Calculus is all you need! Neural nets are trained to minimize their errors (what...

drdeca · 2024-03-19T21:08:24 1710882504

I think there are still open questions about this that are worth asking.

It is clear enough that following gradients of a bounded differentiable function can bring you to a local minimum of the function (unless I guess if there’s a path that heads away from starting location, going off to infinity, along which the function is always decreasing, asymptotically approaching some value, but this sort of situation can be prevented by adding loss terms that penalize parameters being too big).

But, what determines whether it reaches a global minimum? Or, if it doesn’t reach a global minimum, what kinds of local minima are there, and what determines which kinds it is more likely to end up in? Does including momentum and stochastic stuff in the gradient descent influence the kinds of local minima that are likely to be approached? If so, in what way?

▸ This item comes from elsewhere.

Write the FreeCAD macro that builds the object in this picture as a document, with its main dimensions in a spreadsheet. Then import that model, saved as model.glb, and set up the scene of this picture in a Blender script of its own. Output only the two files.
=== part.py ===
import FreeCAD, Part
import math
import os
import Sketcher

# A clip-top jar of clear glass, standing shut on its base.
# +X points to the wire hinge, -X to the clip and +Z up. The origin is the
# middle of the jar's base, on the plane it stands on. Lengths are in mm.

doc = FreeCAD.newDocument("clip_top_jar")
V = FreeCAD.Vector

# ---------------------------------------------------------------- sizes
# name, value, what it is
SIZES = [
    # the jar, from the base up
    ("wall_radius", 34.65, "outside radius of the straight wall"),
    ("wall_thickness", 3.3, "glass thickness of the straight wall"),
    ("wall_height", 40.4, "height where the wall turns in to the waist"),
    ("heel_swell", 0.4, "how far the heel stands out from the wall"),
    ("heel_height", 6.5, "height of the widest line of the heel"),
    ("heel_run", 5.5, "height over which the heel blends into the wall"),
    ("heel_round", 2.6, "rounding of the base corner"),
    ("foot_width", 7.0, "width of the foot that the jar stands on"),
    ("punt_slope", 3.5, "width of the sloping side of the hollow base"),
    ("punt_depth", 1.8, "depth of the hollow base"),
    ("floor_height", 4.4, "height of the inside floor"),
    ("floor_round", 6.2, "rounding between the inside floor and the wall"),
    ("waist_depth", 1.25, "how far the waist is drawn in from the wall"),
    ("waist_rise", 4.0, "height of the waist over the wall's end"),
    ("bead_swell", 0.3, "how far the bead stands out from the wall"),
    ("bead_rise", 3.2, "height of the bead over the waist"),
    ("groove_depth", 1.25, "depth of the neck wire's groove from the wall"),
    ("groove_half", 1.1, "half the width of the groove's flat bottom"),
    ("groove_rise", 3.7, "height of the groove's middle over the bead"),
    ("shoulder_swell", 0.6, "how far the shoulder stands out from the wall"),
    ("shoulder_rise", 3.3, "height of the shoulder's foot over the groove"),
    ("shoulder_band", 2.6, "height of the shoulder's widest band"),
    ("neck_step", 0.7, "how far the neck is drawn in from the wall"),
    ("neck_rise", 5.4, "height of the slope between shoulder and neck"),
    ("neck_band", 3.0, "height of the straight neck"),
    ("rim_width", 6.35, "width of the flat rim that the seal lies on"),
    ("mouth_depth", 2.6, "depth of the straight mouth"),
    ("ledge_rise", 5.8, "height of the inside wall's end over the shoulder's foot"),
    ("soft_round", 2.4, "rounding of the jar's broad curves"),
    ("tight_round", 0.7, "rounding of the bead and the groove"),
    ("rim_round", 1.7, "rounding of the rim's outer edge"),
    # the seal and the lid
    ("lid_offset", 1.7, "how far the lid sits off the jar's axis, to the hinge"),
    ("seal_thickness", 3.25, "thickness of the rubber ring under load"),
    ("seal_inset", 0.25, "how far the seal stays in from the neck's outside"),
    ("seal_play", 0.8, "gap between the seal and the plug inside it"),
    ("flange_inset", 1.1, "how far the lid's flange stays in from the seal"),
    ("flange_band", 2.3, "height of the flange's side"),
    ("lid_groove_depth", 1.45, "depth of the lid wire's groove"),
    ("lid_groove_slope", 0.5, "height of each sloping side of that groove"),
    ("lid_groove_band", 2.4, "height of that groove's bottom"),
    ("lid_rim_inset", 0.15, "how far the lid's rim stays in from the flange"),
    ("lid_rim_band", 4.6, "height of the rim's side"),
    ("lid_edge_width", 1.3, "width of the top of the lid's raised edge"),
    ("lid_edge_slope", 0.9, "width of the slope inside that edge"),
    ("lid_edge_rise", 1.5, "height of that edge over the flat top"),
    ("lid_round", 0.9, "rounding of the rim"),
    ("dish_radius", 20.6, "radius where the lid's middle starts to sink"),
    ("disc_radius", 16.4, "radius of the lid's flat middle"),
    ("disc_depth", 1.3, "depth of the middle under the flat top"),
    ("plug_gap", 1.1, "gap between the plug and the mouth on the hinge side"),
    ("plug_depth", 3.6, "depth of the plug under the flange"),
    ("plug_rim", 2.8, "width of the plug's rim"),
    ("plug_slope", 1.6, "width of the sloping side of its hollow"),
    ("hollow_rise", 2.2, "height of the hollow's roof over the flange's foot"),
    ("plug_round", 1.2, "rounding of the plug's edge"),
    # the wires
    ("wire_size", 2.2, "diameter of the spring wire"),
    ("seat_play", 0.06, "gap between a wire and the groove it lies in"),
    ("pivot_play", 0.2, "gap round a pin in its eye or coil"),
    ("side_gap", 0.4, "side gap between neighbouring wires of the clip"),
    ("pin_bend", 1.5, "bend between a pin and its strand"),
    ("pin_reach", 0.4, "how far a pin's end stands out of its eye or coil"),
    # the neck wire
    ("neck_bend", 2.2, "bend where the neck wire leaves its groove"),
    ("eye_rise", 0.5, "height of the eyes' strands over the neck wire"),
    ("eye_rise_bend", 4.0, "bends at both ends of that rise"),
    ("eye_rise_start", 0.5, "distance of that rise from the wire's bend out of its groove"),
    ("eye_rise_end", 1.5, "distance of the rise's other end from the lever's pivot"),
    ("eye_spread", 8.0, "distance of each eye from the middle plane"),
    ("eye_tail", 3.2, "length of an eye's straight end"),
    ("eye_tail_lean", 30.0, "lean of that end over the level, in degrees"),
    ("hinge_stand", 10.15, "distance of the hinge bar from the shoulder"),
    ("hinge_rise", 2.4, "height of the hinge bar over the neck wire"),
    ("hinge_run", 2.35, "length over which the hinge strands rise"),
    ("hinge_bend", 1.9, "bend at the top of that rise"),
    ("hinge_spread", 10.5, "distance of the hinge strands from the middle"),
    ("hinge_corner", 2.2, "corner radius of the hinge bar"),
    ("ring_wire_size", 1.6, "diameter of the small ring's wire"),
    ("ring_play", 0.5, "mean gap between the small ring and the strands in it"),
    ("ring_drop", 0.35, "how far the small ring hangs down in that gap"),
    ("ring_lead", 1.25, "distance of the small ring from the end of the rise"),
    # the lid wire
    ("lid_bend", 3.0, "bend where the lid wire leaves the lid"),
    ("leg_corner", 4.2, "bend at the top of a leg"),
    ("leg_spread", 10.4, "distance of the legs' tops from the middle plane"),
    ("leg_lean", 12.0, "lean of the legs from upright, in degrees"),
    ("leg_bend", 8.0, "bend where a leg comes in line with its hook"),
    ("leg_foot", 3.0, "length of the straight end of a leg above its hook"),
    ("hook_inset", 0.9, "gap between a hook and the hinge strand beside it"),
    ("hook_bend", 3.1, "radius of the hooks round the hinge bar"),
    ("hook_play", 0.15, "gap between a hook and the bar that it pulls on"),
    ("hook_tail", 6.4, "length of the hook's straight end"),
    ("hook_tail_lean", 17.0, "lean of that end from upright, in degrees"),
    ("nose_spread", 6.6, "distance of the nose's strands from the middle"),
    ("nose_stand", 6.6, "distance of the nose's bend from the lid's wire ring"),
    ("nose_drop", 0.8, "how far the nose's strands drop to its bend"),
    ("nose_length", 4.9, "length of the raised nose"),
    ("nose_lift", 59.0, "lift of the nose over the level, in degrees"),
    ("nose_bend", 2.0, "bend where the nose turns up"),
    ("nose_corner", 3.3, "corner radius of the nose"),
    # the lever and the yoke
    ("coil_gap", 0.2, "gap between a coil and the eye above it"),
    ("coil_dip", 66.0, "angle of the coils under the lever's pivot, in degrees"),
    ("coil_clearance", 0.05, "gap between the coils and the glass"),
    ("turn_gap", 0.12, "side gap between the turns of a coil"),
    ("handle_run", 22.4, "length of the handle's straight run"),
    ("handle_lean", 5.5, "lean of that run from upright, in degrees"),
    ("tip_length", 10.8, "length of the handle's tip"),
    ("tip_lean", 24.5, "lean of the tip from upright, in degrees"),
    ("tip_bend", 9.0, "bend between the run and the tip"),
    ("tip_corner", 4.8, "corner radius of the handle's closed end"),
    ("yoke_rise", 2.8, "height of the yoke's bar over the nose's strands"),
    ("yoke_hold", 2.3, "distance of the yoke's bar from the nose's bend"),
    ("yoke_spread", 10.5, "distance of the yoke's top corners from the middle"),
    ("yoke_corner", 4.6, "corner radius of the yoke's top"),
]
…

HarHarVeryFunny · 2024-03-19T22:41:46 1710888106

Local minima aren't normally a problem for neural nets since they usually have a very large number of parameter, meaning that the loss/error landscape has a correspondingly high number of dimensions. You might be in a local minima in one of those dimensions, but the probability of simultaneously being in a local minima of all of them is vanishingly small.

Different learning rate schedules, as well as momentum/etc, can also help getting stuck for too long in areas of the loss landscape that many not be local minima, but may still be slow to move out of. One more modern approach is to cycle between higher and lower learning rates rather than just use monotonically decreasing ones.

I'm not sure what latest research is, but things like batch size and learning rate can certainly effect the minimum found, with some resulting in better generalization than others.